The album is important because it allows Erivo to step outside pre-existing characters. In musical theater and film, she often sings as someone else: Celie, Harriet Tubman, Elphaba, the Blue Fairy, or another role. On solo material, she has more room to define her own emotional and sonic identity.

Songs associated with Erivo’s solo and recorded catalog include “The Good,” “Alive,” “I Might Be In Love With You,” “You’re Not Here,” “A Window,” “Sweet Sarah,” “Day Off,” “Replay,” “Worst Of Me,” “Save Me From You,” “Brick By Brick,” “More Than Twice,” “Best For Me,” “What You Want,” “Push and Pull,” “Play The Woman,” “How I Could Fall,” “You First,” “I Choose Love,” and “Grace,” among others listed across music platforms.

These songs reveal an artist interested in love, vulnerability, self-interrogation, endurance, and identity. While her theatrical songs often require her to serve a plot, her solo songs allow the voice to become more intimate.

Disney, Covers, Collaborations and Live Performances

Cynthia Erivo’s songs also include covers and special recordings that highlight her versatility. One notable example is “When You Wish Upon A Star” from Pinocchio, which introduced her voice to a family-film audience through a classic Disney song. YouTube’s music listing includes “When You Wish Upon A Star” among her top songs.

Her catalog also includes live performances and collaborations, including songs associated with tribute performances, award-show stages, and musical specials. This is part of what makes her discography feel unusually wide: she is not simply a pop artist with albums and singles, nor only a Broadway performer with cast recordings. She operates between formats.

That flexibility is central to her appeal. Erivo can sing a soul ballad, a Broadway anthem, a Disney standard, an original pop-soul track, and a cinematic musical number without losing her artistic identity.

Why Cynthia Erivo’s Songs Resonate

The defining quality of Cynthia Erivo songs is emotional clarity. Her voice is technically impressive, but the technical ability rarely feels ornamental. Instead, the vocal power usually serves a dramatic purpose.

In “Stand Up,” the voice becomes resistance. In “Defying Gravity,” it becomes self-liberation. In “I’m Not That Girl,” it becomes private heartbreak. In “No Good Deed,” it becomes rage and disillusionment. In “For Good,” it becomes gratitude and farewell.

That emotional specificity explains why her songs travel so well between mediums. A listener does not need to know every detail of Harriet or Wicked to feel the force of the performance. The songs communicate through phrasing, breath, build, and release.

Public Image, Scrutiny and the Burden Around the Voice

The provided source material also shows how Erivo’s music career now exists alongside intense public scrutiny. During the Wicked promotional period, online commentary focused not only on the songs and performances but also on Erivo’s friendship with Ariana Grande, her appearance, and a red-carpet incident in Singapore.

Erivo described the response to her protecting Grande as connected to “the insidious nature of how we view Black women,” saying, “Because that’s what was being made fun of. It was my physique; it was my shape; it was the fact that I was bald; it was about what I looked like.” She added that assumptions were made that she had to be “controlling or protecting,” and said, “I would hazard a guess that it would not have been the same had it been the other way around.”

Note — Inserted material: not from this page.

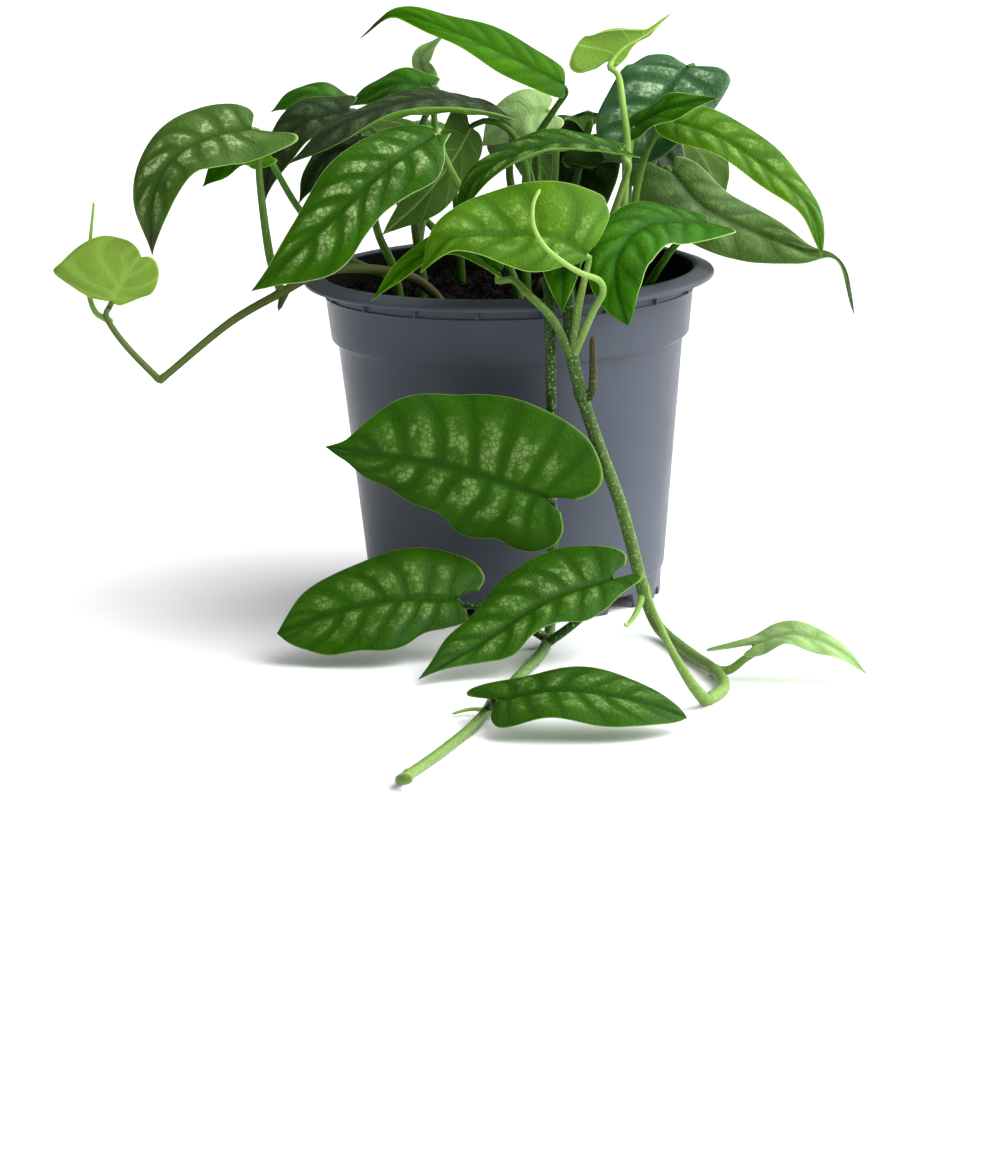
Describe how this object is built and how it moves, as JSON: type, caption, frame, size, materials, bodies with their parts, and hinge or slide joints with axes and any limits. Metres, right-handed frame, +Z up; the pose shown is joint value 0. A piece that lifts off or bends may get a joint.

This context matters because artists are not heard in a vacuum. Erivo’s songs often center dignity, power, survival, and transformation. The public conversation around her shows how those themes can extend beyond performance into the way audiences perceive the performer herself.

The Future of Cynthia Erivo’s Music

Cynthia Erivo’s song catalog is likely to keep expanding across several lanes. The Wicked films have introduced her to a global audience that may now explore her solo album, theater recordings, soundtrack work, and live performances. At the same time, her continued stage and screen roles create new opportunities for music tied to character-driven storytelling.

The next phase of Erivo’s music may depend on how she balances original recording projects with acting roles. Her strength is that she does not have to choose one lane permanently. Her career has already shown that she can move from Broadway to film, from soundtrack anthems to original songs, and from intimate recordings to massive musical numbers.

Conclusion: A Catalog Built on Voice, Character and Conviction

Cynthia Erivo songs stand out because they are never only about sound. They are about purpose. Her best-known performances — from “Stand Up” to “Defying Gravity” — work because they connect vocal spectacle with emotional necessity.

For listeners discovering her through Wicked, her catalog offers much more than one role. For longtime fans, her current visibility confirms what theater audiences knew earlier: Cynthia Erivo is one of the rare performers whose voice can carry a character, a film, a movement, and a personal statement all at once.

As her music continues to reach new audiences, the phrase “Cynthia Erivo songs” will likely mean different things to different listeners: Broadway power, cinematic emotion, original soul, Disney magic, or the sound of Elphaba taking flight. What unites them is the unmistakable force of an artist who sings as if every note has something urgent to say.